Nikamma Movie Review

Nikamma is based on the Nani and Sai Pallavi starrer hit Telugu film Middle Class Abbayi (2017). The film combines the elements of family drama with an action thriller, with comedic elements thrown in between.

Adi (Abhimanyu Dassani) is an aimless young man, who is asked by his elder brother (Samir Soni) to live with his bhabhi Avni (Shilpa Shetty) for a while when she gets posted elsewhere. She’s an RTO officer who raises hell for a local goon (Abhimanyu Singh) who is running an illegal taxi service. Adi thinks his strict sister-in-law has alienated him from his brother. When she comes to know that everything she did was aimed at his betterment, he has a change of heart and vows to protect her when he learns that the goon has put a supari on her.

The film is loud as they come from the first frame, where the protagonist is shown to win a cricket match using eidetic memory – don’t ask us to explain this. The initial portions, showing Shilpa Shetty as an avatar of Durga in Abhimanyu Dassani’s imagination contrive to make you laugh. There’s freshness in the way romance develops between Shirley Setia’s character and Abhimanyu’s in the sense that it’s the girl who proposes and indulges in the kind of courtship behaviour reserved for lads in our films. But as soon as the hero challenges the villain to do his worst, you know how it’s all going to end. The film is supposed to be a cat and mouse game between the hero and the villain but it runs on predictable lines and kind of drags towards the end. The villain becomes more bombastic by the minute, the hero becomes louder, and you hope people start killing each other soon so it all ends. The twist is that even death doesn’t end the rigramole. It takes a life of its own…
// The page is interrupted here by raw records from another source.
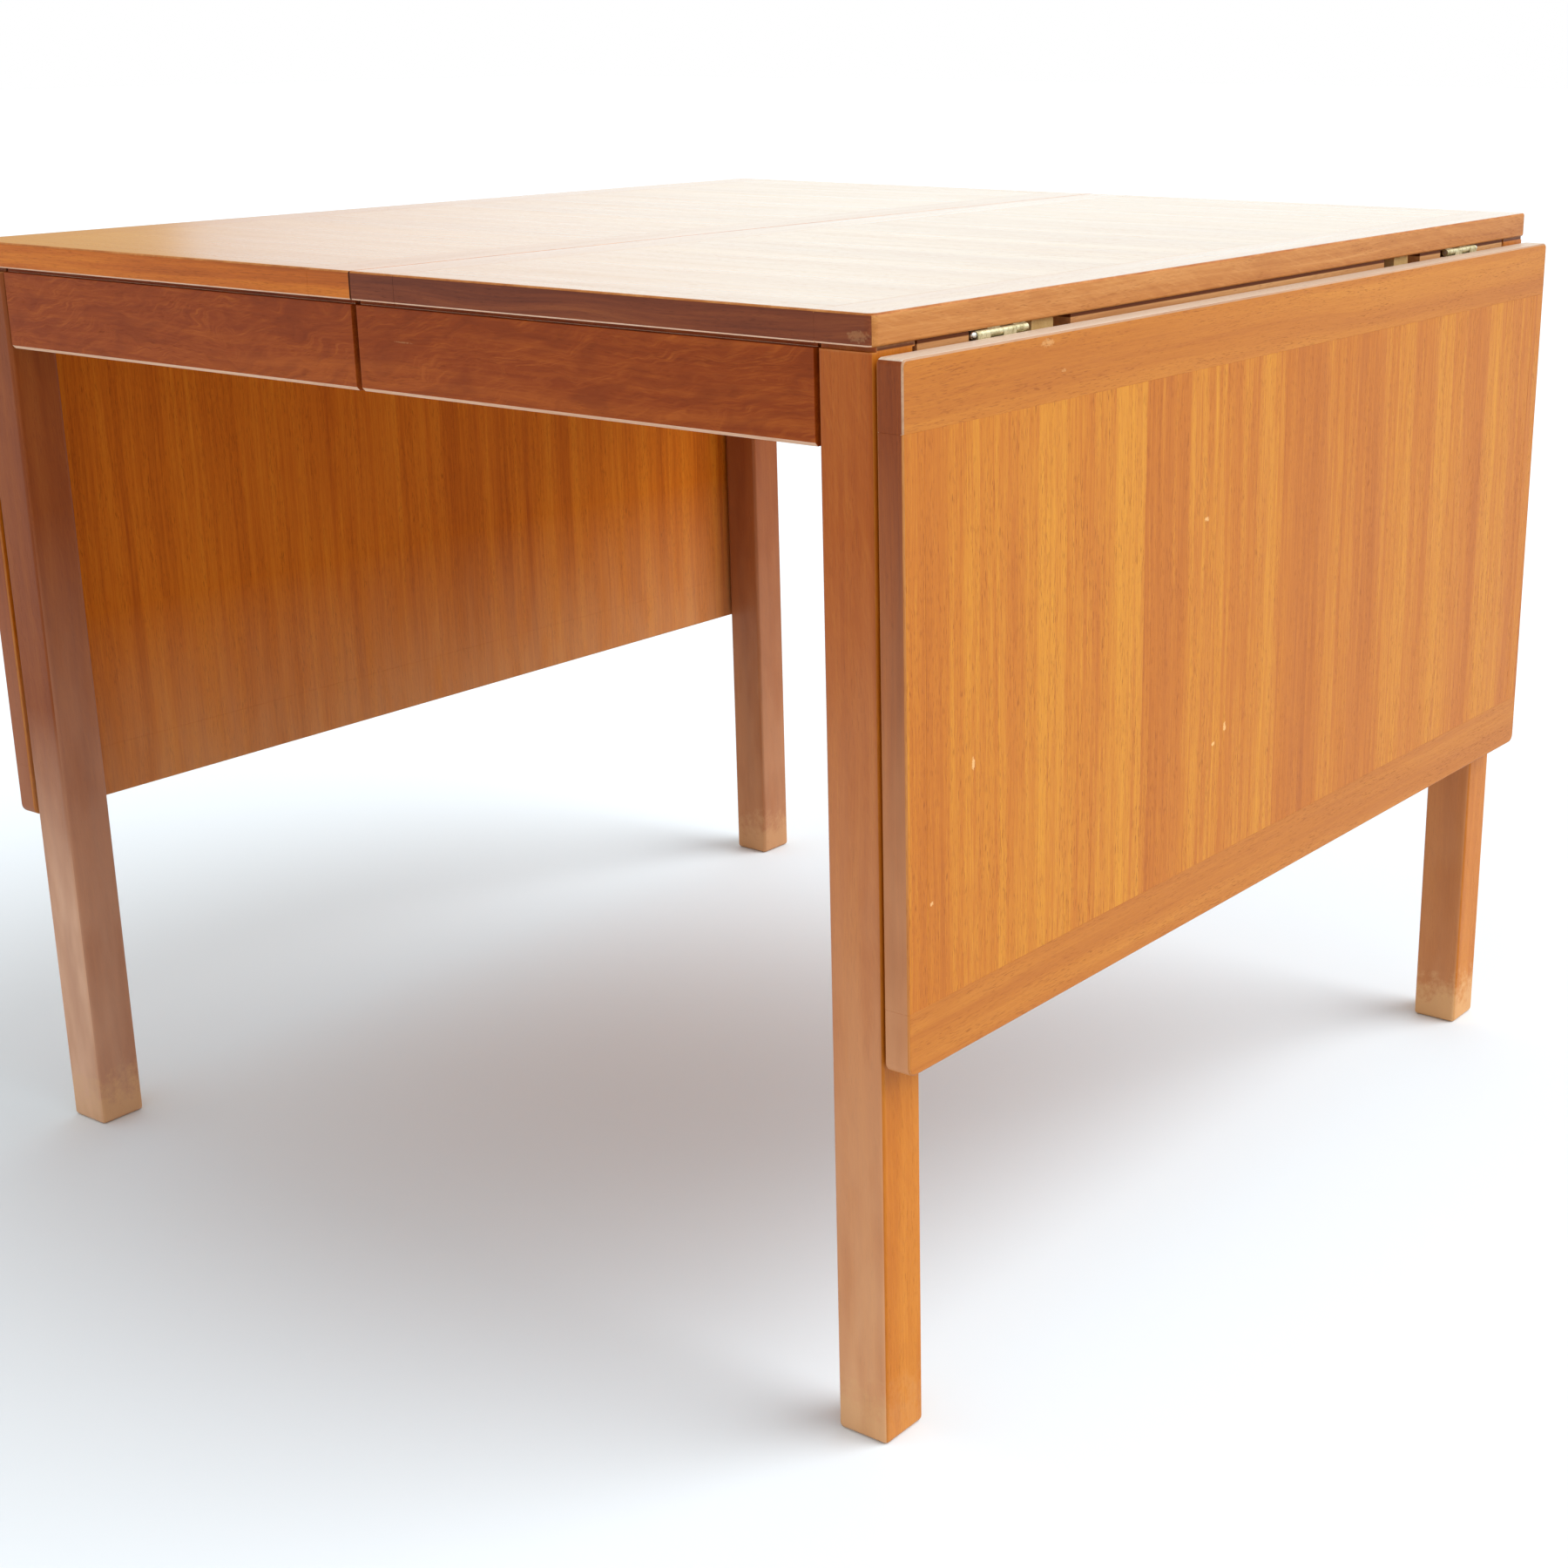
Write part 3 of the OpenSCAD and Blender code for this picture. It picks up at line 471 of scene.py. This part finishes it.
def make_woods():
    """Every wood of the table, by name."""
    woods = {}
    for board, settings in BOARD_WOODS.items():
        woods.update(board_woods(board, **settings))
    woods["leaf_hinge_lip"] = wood(
        "leaf_hinge_lipping", "y", "x", **HINGE_LIPPING, lines=0.4, fine=0.3, seed=4.9)
    # The leaves' side lips get a painted reflection of the floor, weaker on the far leaf
    for far, painted_sheen in (("", LEAF_PAINTED_SHEEN), ("far_", FAR_LEAF_PAINTED_SHEEN)):
        woods[far + "leaf_side_lip"] = wood(
            far + "leaf_side_lipping", "z", "x", **SIDE_LIPPING, lines=0.4, painted_sheen=painted_sheen, seed=11.6)
    woods["left_side_lip"] = wood(
        "orange_side_lipping", "x", "z", **ORANGE_LIPPING, broad=0.9, lines=0.4, fine=0.3, seed=12.4)
    woods["right_side_lip"] = wood(
        "dark_side_lipping", "x", "z", **DARK_LIPPING, broad=0.9, lines=0.4, wander=12 * MM,
        marks=CORNER_MARKS, mark_amount=0.12, seed=2.4)
    woods["arris"] = wood(
        "worn_arris", "z", "x", **ARRIS, broad=0.8, lines=0.2, fine=0.3, roughness=0.5, seed=1.1)
    woods["lip_arris"] = wood(
        "worn_lip_arris", "y", "x", **LIP_ARRIS, broad=0.8, lines=0.2, fine=0.3, roughness=0.5, seed=1.5)
    # The down-facing arris wood, pale as a painted reflection of the floor
    woods["floor_sheen_arris"] = wood(
        "arris_painted_floor_sheen", "x", "z", **FLOOR_SHEEN_ARRIS, broad=0.7, lines=0.2, fine=0.3, roughness=0.5, seed=2.9)
    woods["seam_line"] = wood("seam_line", "z", "x", **SEAM_DARK, lines=0.2, roughness=0.7, seed=3.7)
    woods["apron"] = wood(
        "curly_apron_teak", "x", "z", **APRON, broad=0.42, lines=0.15, fine=0.15, wander=12 * MM,
        flecks=0.75, fleck_slope=-0.22, swirl=0.030, pores=0.25, marks=APRON_MARKS, mark_amount=0.13,
        specular=0.12, seed=4.4)
    # Each leg's side wood gets painted shade at its top, in the gap under the top
    for name, colours, across, painted_sheen, bare_foot in LEG_WOODS:
        woods[name] = wood(
            name + "_teak", "z", across, **colours, broad=0.5, lines=0.15, fine=0.18, wander=6 * MM,
            flecks=0.3, pores=0.3, painted_sheen=painted_sheen, bare_foot=bare_foot, worn_edges=0.35,
            painted_shade_above=PAINTED_SHADE_ABOVE if across == "y" else None, seed=6.6)
    # Pale as painted light, and dark at its top as painted shade, in the gap under the top
    woods["rail"] = wood("rail_teak", "y", "z", **RAIL_PAINTED_LIGHT, specular=0.1, painted_shade_above=PAINTED_SHADE_ABOVE, seed=8.8)
    woods["beech"] = wood(
        "beech", "x", "y", **BEECH, broad=0.4, fine=0.3, pores=0.5, roughness=0.6, seed=0.6)
    return woods


# ---- Metal ----

# The sizes of a metal's brushed streaks, which run along Y, of its stains and of its pits
STREAK_SIZE, STAIN_SIZE, PIT_SIZE = (0.6 * MM, 12 * MM, 0.6 * MM), (6 * MM,) * 3, (1.2 * MM,) * 3
METAL_RELIEF = 0.08 * MM


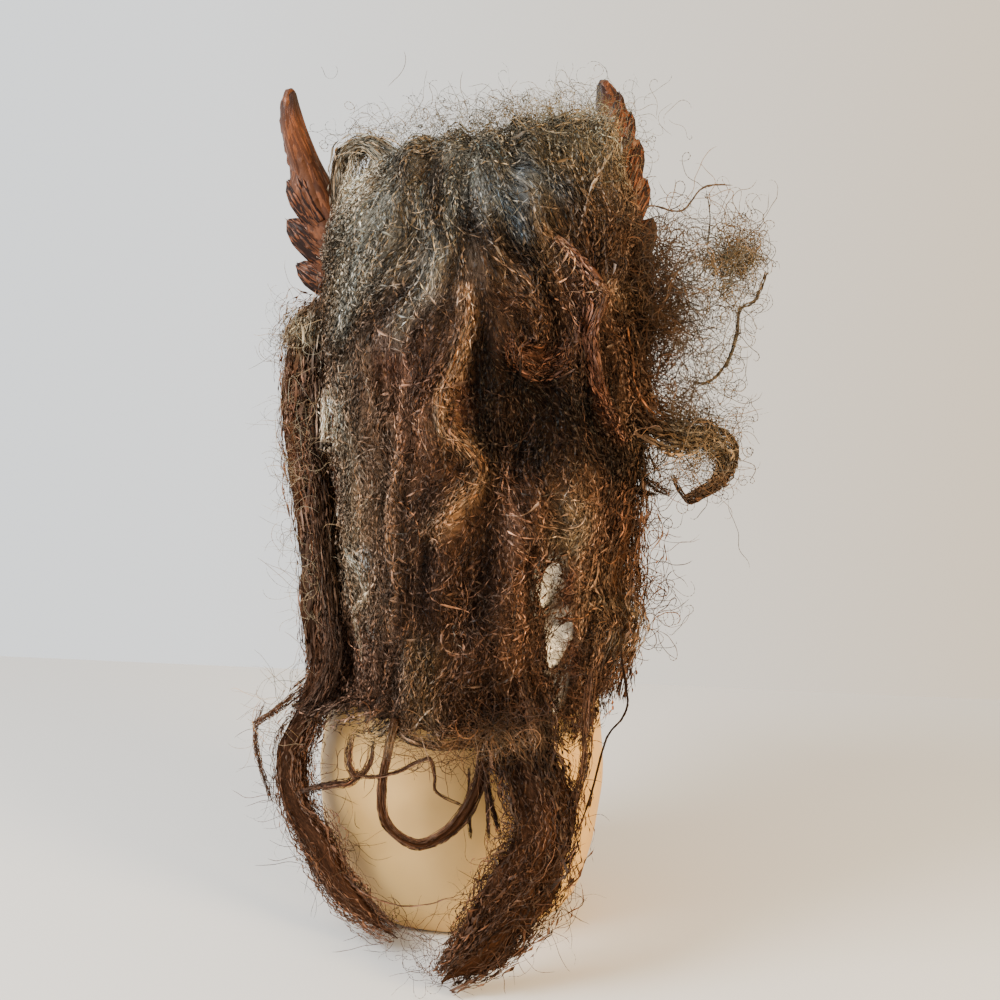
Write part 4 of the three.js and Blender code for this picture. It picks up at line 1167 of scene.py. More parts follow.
# Raised locks over the back: [x, z] points in mm, half width, height, strands, brightness, tone.
STREAMS = {
    # The cream tint is painted light where light comes through thin hair.
    "fold_veil": [[[57, 390], [59, 378], [62, 362], [66, 342]], 8.0, 4.0, 200, 0.6, "cream"],
    # The gold tint and bright strands of this lock are a painted warm highlight.
    "lit_s_lock": [[[7, 321], [3, 311], [6, 297], [9, 286], [13, 273], [11, 261], [1, 252], [-6, 241],
        [-2, 232], [8, 224], [22, 209]], 2.8, 2.0, 260, 0.65, "gold_highlight"],
    "red_curl": [[[-33, 345], [-44, 335], [-52, 325], [-54, 319], [-50, 303], [-56, 283], [-61, 274],
        [-67, 264]], 3.6, 5.0, 220, 1.6, "red"],
    "swirl": [[[-16, 304], [-19, 292], [-30, 285], [-41, 292], [-40, 304]], 5.0, 3.0, 110, 1.4, "red"],
    "thin_loop": [[[-43, 346], [-47, 364], [-52, 376], [-52, 382], [-49, 382], [-48, 377], [-51, 372]],
        0.5, 5.0, 8, 1.8, None],
    "hem_band": [[[31, 116], [13, 110], [-10, 109], [-33, 113], [-49, 120]], 4.0, 3.0, 120, 1.1, "tan"],
    "left_wisp": [[[59, 195], [53, 190], [46, 177], [52, 165], [48, 142]], 3.0, 4.0, 60, 1.2, "cream"],
    "pale_hem": [[[25, 160], [21, 142], [23, 122], [21, 111]], 6.0, 3.0, 160, 0.8, "tan"],
}


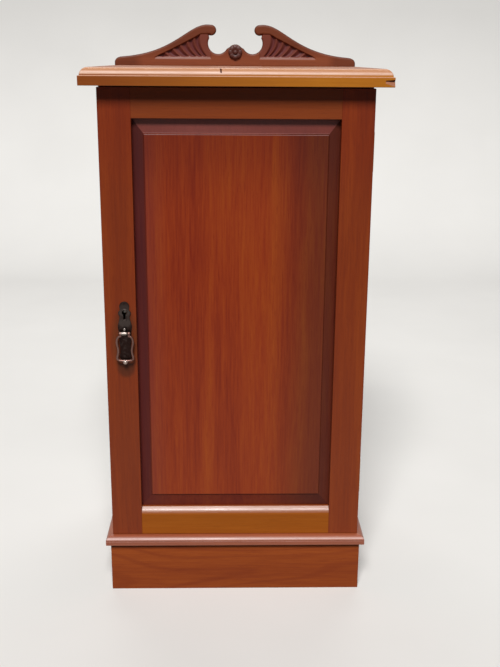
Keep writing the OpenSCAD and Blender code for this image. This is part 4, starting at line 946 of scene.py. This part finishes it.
pale = add_node(paper, "ShaderNodeMix", {"data_type": "RGBA", 6: linear("#3C3834")},
                {0: seen_by_eye(paper), 7: tone.outputs["Color"]})
matt = add_node(paper, "ShaderNodeBsdfPrincipled", {"Roughness": 0.9, "Specular IOR Level": 0.1},
                {"Base Color": pale.outputs[2]})
add_node(paper, "ShaderNodeOutputMaterial", {}, {"Surface": matt.outputs[0]})
sweep.data.materials.append(paper)

world = bpy.data.worlds.new("studio")
bpy.context.scene.world = world
world.use_nodes = True
world.node_tree.nodes.clear()
level = add_node(world, "ShaderNodeMapRange", {"To Min": 0.005, "To Max": 0.48},
                 {"Value": seen_by_eye(world)})
air = add_node(world, "ShaderNodeBackground", {"Color": linear("#F2F4F6")}, {"Strength": level.outputs[0]})
add_node(world, "ShaderNodeOutputWorld", {}, {"Surface": air.outputs[0]})

for name, place, aim, width, height, watts in (
        ("key light", (-0.7, -9.2, 10.6), (0, 0, 0.4), 5.2, 4.0, 2160),
        ("back light", (0, 1.6, 2.6), (0, 0.1, 0.4), 2.4, 1.0, 25)):
    light = bpy.data.lights.new(name, "AREA")
    light.shape = "RECTANGLE"
    light.size = width
    light.size_y = height
    light.energy = watts
    lamp = bpy.data.objects.new(name, light)
    bpy.context.scene.collection.objects.link(lamp)
    lamp.location = place
    lamp.rotation_mode = "QUATERNION"
    lamp.rotation_quaternion = (Vector(aim) - Vector(place)).to_track_quat("-Z", "Y")

camera_data = bpy.data.cameras.new("camera")
camera_data.lens = 50.44  # 934.6 pixels of focal length over the photograph's height of 667
camera_data.sensor_width = 36
camera = bpy.data.objects.new("camera", camera_data)
bpy.context.scene.collection.objects.link(camera)
yaw, dip, roll = -1.35, 16.433, 0.41  # degrees
camera.matrix_world = (Matrix.Translation((-0.00957, -1.34414, 0.74092))
                       @ Matrix.Rotation(math.radians(yaw), 4, "Z")
                       @ Matrix.Rotation(math.radians(90 - dip), 4, "X")
                       @ Matrix.Rotation(math.radians(roll), 4, "Z"))
bpy.context.scene.camera = camera
bpy.context.scene.view_settings.view_transform = "Standard"
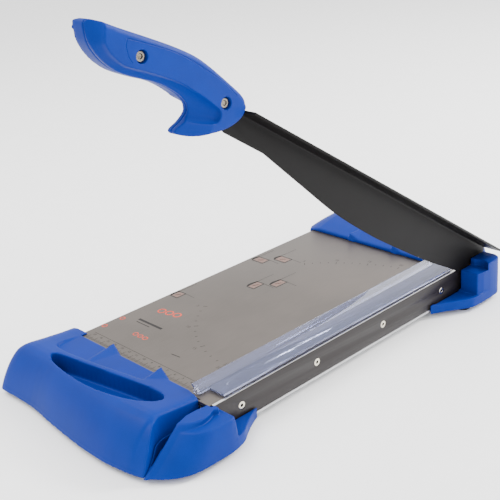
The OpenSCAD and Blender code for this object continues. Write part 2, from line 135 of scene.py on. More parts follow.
def smooth_line(points: Sequence[Pair], steps: int = 5) -> list[Pair]:
    """Draw a smooth open curve through points.

    Args:
        points: the points that the curve passes through.
        steps: how many pieces each stretch between two points is cut into.

    Returns:
        The points of the finer curve.
    """
    last, curve = len(points) - 1, []
    for i in range(last):
        a, b, c, d = (Vector(points[j]) for j in (max(i - 1, 0), i, i + 1, min(i + 2, last)))
        for k in range(steps):
            t = k / steps
            bend = 2 * a - 5 * b + 4 * c - d
            twist = 3 * b - a - 3 * c + d
            curve.append(tuple(0.5 * (2 * b + (c - a) * t + bend * t * t + twist * t**3)))
    return curve + [tuple(points[last])]


def height_on(curve: Sequence[Pair], x: float) -> float:
    """Read a curve that runs from left to right.

    Args:
        curve: points in order of their first number.
        x: where to read it.

    Returns:
        The second number there, or the end value past either end.
    """
    if x <= curve[0][0]:
        return curve[0][1]
    for (x0, y0), (x1, y1) in zip(curve, curve[1:]):
        if x <= x1:
            return y0 + (y1 - y0) * (x - x0) / max(x1 - x0, 1e-9)
    return curve[-1][1]


# ---------------------------------------------------------------- mesh tools


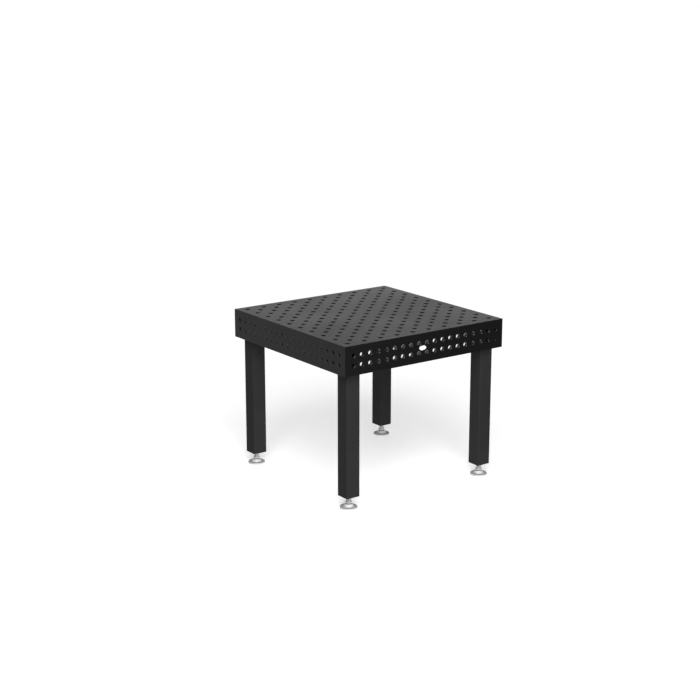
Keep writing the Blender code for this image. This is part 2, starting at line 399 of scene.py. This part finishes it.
def perforated_plate(
    name, columns, rows, holes, chamfers, thickness, across, up, corner, materials, rounded
):
    """A plate with round holes in the cells of a grid, chamfered at its outer and inner face by chamfers.

    across and up are the directions of the plate's own axes, and corner is where they start on its outer
    face. rounded says which edges are rounded, by their ends (u, v, depth) on those axes and inward.
    """
    outward = Vector(across).cross(Vector(up))
    points = []
    faces = []
    indices = []

    def point(u, v, depth):
        points.append(Vector(corner) + Vector(across) * u + Vector(up) * v - outward * depth)
        return len(points) - 1

    def face(corners, index=FACE):
        faces.append(corners)
        indices.append(index)

    outer = [[point(u, v, 0) for v in rows] for u in columns]
    inner = [[point(u, v, thickness) for v in rows] for u in columns]
    quarter = HOLE_SIDES // 4
    outer_chamfer, inner_chamfer = chamfers
    levels = (
        (BORE_RADIUS + outer_chamfer, 0),
        (BORE_RADIUS, outer_chamfer),
        (BORE_RADIUS, thickness - inner_chamfer),
        (BORE_RADIUS + inner_chamfer, thickness),
    )
    hole_turns = compass(HOLE_SIDES)
    for a in range(len(columns) - 1):
        for b in range(len(rows) - 1):
            # A cell's corners, anticlockwise from the top right one, seen from outside
            cell = ((a + 1, b + 1), (a, b + 1), (a, b), (a + 1, b))
            front = [outer[i][j] for i, j in cell]
            back = [inner[i][j] for i, j in cell]
            if (a, b) not in holes:
                face(tuple(front))
                face(tuple(reversed(back)), BACK)
                continue
            u = (columns[a] + columns[a + 1]) / 2
            v = (rows[b] + rows[b + 1]) / 2
            rings = []
            for radius, depth in levels:
                rings.append([point(u + radius * x, v + radius * y, depth) for x, y in hole_turns])
            for k in range(HOLE_SIDES):
                after = (k + 1) % HOLE_SIDES
                face((rings[0][k], front[k // quarter], rings[0][after]))
                face((rings[3][after], back[k // quarter], rings[3][k]), BACK)
                for first, second in zip(rings, rings[1:]):
                    face((first[k], first[after], second[after], second[k]), BORE)
            for q in range(4):
                k = (q + 1) * quarter % HOLE_SIDES
                after = (q + 1) % 4
                face((rings[0][k], front[q], front[after]))
                face((rings[3][k], back[after], back[q]), BACK)
    last_u = len(columns) - 1
    last_v = len(rows) - 1
    rim = [(i, 0) for i in range(last_u)] + [(last_u, j) for j in range(last_v)]
    rim += [(i, last_v) for i in range(last_u, 0, -1)] + [(0, j) for j in range(last_v, 0, -1)]
    for (i, j), (m, n) in zip(rim, rim[1:] + rim[:1]):
        face((outer[m][n], outer[i][j], inner[i][j], inner[m][n]), END if i == m else RIM)

    piece = mesh_piece(name, points, faces, materials, indices)
    round_edges(piece, Vector(corner), Vector(across), Vector(up), outward, rounded)
    return piece


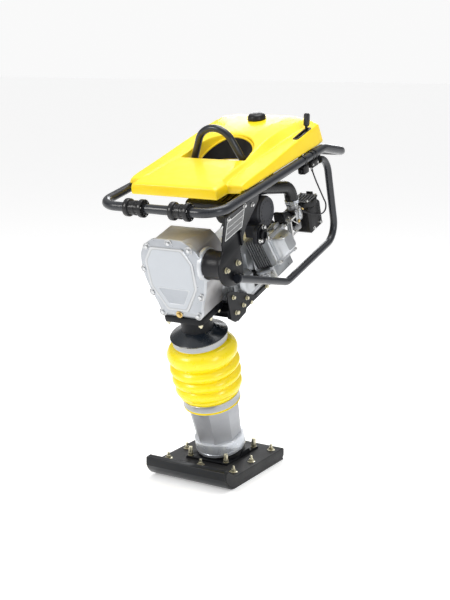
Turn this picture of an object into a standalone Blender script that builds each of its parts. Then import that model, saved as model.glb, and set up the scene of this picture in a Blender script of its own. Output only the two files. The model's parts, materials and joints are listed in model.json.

Abhimanyu Dassani is choosing films with a thought towards marketing him as a versatile actor. His last release, Meenakshi Sundareshwar, saw him as an old-fashioned romantic hero and the present film marks him out to be a mass actor. He gives his 100 per cent to playing the loud, over-the-top hero. Whether the audience accepts him or not remains to be seen. This was supposed to be Shilpa Shetty’s comeback film but it got stranded because of the coronavirus and she made a comeback with Hungama 2. She’s good as the strict bhabhi and official and gets to execute some stunts as well. Given the fact that she’s going to feature in Rohit Shetty’s web series Indian Police Force, we kind of get a glimpse of what she’s capable of as a cop. Shirley Setia has been taken to provide the oomph, which she does amply.

Bhumika Chawla was much admired for her role in the original, which revolved around the interaction between bhabhi and devar. Here, that emotional punch is missing and that’s the film’s main problem. If only the action scenes were balanced by the drama, we’d have gotten a better film.